[start]

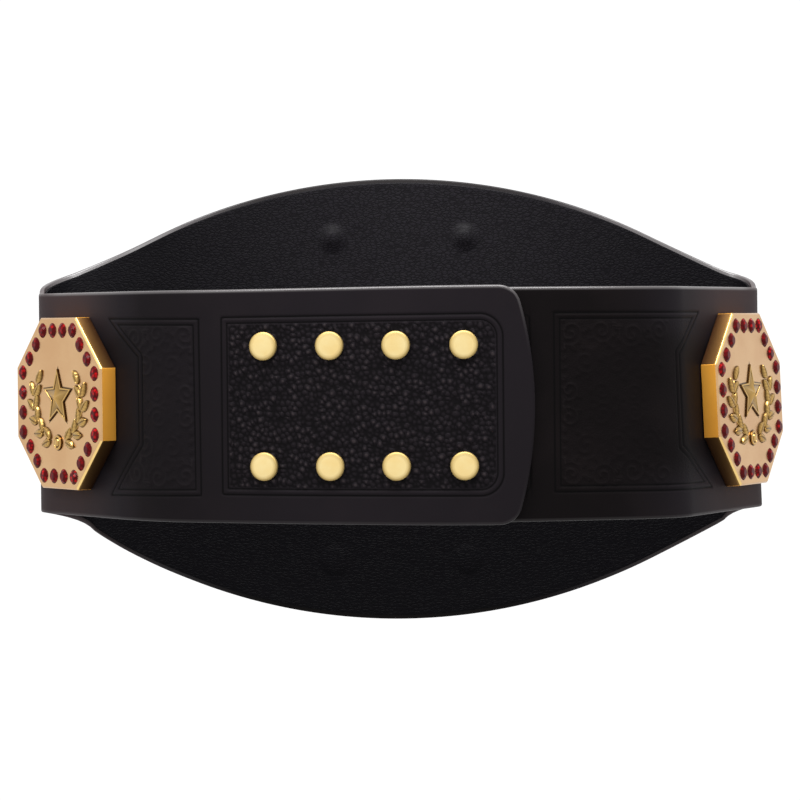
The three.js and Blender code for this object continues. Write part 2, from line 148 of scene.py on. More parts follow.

# Emblem: a five-pointed star between two laurel branches that rise from a round boss. A thin skirt of
# painted shadow lies round each form.
SHADOW_SKIRT = 0.03
STAR = {"radius": 16, "inner": 0.44, "height": 2.8, "middle": 3}
BRANCH = {
    "half_width": 26.5,
    "half_height": 21.5,
    "start": 288,
    "end": 388,
    "pairs": 5,
    "spread": 34,
    "stem_radius": 0.42,
    "steps": 24,
}
LEAF = {"half_length": 4.7, "half_width": 2.4, "height": 1.7, "stem": 0.6, "steps": 14, "across": 8}
BOSS = {"radius": 4, "height": 1.9}
MAIN_EMBLEM = {"scale": 3, "rise": 1.3}
SIDE_EMBLEM = {"scale": 1, "rise": 1}

# Sides of the star from the face up: share of its reach, height, and how much painted shade from 0 to 1
STAR_ROWS = (
    (1.1, SHADOW_SKIRT, 0.7),
    (1.0, SHADOW_SKIRT, 1),
    (0.985, 0.85, 0.75),
    (0.95, 0.95, 0),
    (0.86, 0.95, 0),
    (0.83, 0.55, 1),
    (0.76, 0.62, 0.5),
)
# The boss from its wall to its middle: shares of its radius and height, and how much painted shade
BOSS_ROWS = (
    (1, 0.5, 0.2), (0.92, 0.62, 0), (0.74, 0.62, 0), (0.68, 0.4, 1), (0.6, 0.4, 0.9), (0.5, 0.8, 0.1),
    (0.3, 0.97, 0), (0, 1, 0),
)

# Snaps and screws
SNAP = {"first_from_tip": 36.7, "pitch": 34.7, "columns": 4, "row_half": 31.5}
SCREW_RADIUS = 5.6
SCREW_HEIGHT = 1.5
SCREW_RECESS = {"radius": 2.2, "floor_radius": 1.7, "floor": 0.8}

# A stud's profile as (radius, height above the inner lane's face)
STUD = (
    (0, -4.3), (1.2, -4.3), (1.5, -4.15), (2.2, -4.15), (2.5, -4.3), (4.9, -4.3), (5.3, -4.1), (5.4, -3.8),
    (5.4, -3.3), (1.8, -3.3), (1.8, 0), (1.3, 0.5), (1.3, 1.8), (1.0, 2), (0, 2),
)
# A cap's barrel and socket from the middle out to the flap, in the same way
SOCKET = ((0, 3), (1.7, 3), (1.7, 0.7), (5.2, 0.7), (5.4, 0.85), (5.4, 1.55), (5.2, 1.7), (2.3, 1.7))

# Tooled panels of the strap as corners of (x of the near side, height)
RIGHT_PANEL = (
    (80.7, 47.7), (163, 47.5), (149.3, 25.8), (149.3, -23.1), (166.5, -46.8), (80.7, -46),
)
LEFT_PANEL = (
    (-103.4, -47), (-156.5, -48.4), (-139, -19.8), (-139, 26), (-157, 46.6), (-104.1, 46),
)
FLAP_PANEL = {
    "left": -92,
    "right_from_tip": 16.5,
    "top": 46.7,
    "bottom": -46.3,
    "growth": 1,
    "corner": 12,
    "left_corner": 1,
}
UNDER_PANEL = {"left": -80, "right": 67.8, "half": 46.6}
FRONT_FRAME = {"inset": 7, "half_length": 212}

# Depth inside a panel, from well outside them all to the deepest that matters
PANEL_DEPTHS = (-6, 20)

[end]

### Problem to solve
Repeat the listing exactly, from its first line to its last.

### Answer to this problem
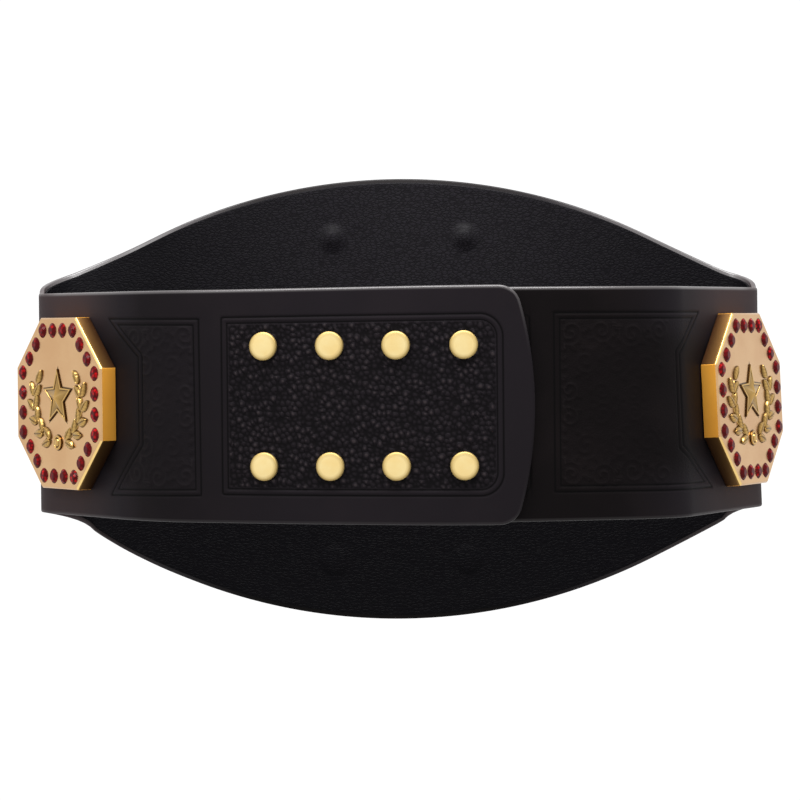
The three.js and Blender code for this object continues. Write part 2, from line 148 of scene.py on. More parts follow.

# Emblem: a five-pointed star between two laurel branches that rise from a round boss. A thin skirt of
# painted shadow lies round each form.
SHADOW_SKIRT = 0.03
STAR = {"radius": 16, "inner": 0.44, "height": 2.8, "middle": 3}
BRANCH = {
    "half_width": 26.5,
    "half_height": 21.5,
    "start": 288,
    "end": 388,
    "pairs": 5,
    "spread": 34,
    "stem_radius": 0.42,
    "steps": 24,
}
LEAF = {"half_length": 4.7, "half_width": 2.4, "height": 1.7, "stem": 0.6, "steps": 14, "across": 8}
BOSS = {"radius": 4, "height": 1.9}
MAIN_EMBLEM = {"scale": 3, "rise": 1.3}
SIDE_EMBLEM = {"scale": 1, "rise": 1}

# Sides of the star from the face up: share of its reach, height, and how much painted shade from 0 to 1
STAR_ROWS = (
    (1.1, SHADOW_SKIRT, 0.7),
    (1.0, SHADOW_SKIRT, 1),
    (0.985, 0.85, 0.75),
    (0.95, 0.95, 0),
    (0.86, 0.95, 0),
    (0.83, 0.55, 1),
    (0.76, 0.62, 0.5),
)
# The boss from its wall to its middle: shares of its radius and height, and how much painted shade
BOSS_ROWS = (
    (1, 0.5, 0.2), (0.92, 0.62, 0), (0.74, 0.62, 0), (0.68, 0.4, 1), (0.6, 0.4, 0.9), (0.5, 0.8, 0.1),
    (0.3, 0.97, 0), (0, 1, 0),
)

# Snaps and screws
SNAP = {"first_from_tip": 36.7, "pitch": 34.7, "columns": 4, "row_half": 31.5}
SCREW_RADIUS = 5.6
SCREW_HEIGHT = 1.5
SCREW_RECESS = {"radius": 2.2, "floor_radius": 1.7, "floor": 0.8}

# A stud's profile as (radius, height above the inner lane's face)
STUD = (
    (0, -4.3), (1.2, -4.3), (1.5, -4.15), (2.2, -4.15), (2.5, -4.3), (4.9, -4.3), (5.3, -4.1), (5.4, -3.8),
    (5.4, -3.3), (1.8, -3.3), (1.8, 0), (1.3, 0.5), (1.3, 1.8), (1.0, 2), (0, 2),
)
# A cap's barrel and socket from the middle out to the flap, in the same way
SOCKET = ((0, 3), (1.7, 3), (1.7, 0.7), (5.2, 0.7), (5.4, 0.85), (5.4, 1.55), (5.2, 1.7), (2.3, 1.7))

# Tooled panels of the strap as corners of (x of the near side, height)
RIGHT_PANEL = (
    (80.7, 47.7), (163, 47.5), (149.3, 25.8), (149.3, -23.1), (166.5, -46.8), (80.7, -46),
)
LEFT_PANEL = (
    (-103.4, -47), (-156.5, -48.4), (-139, -19.8), (-139, 26), (-157, 46.6), (-104.1, 46),
)
FLAP_PANEL = {
    "left": -92,
    "right_from_tip": 16.5,
    "top": 46.7,
    "bottom": -46.3,
    "growth": 1,
    "corner": 12,
    "left_corner": 1,
}
UNDER_PANEL = {"left": -80, "right": 67.8, "half": 46.6}
FRONT_FRAME = {"inset": 7, "half_length": 212}

# Depth inside a panel, from well outside them all to the deepest that matters
PANEL_DEPTHS = (-6, 20)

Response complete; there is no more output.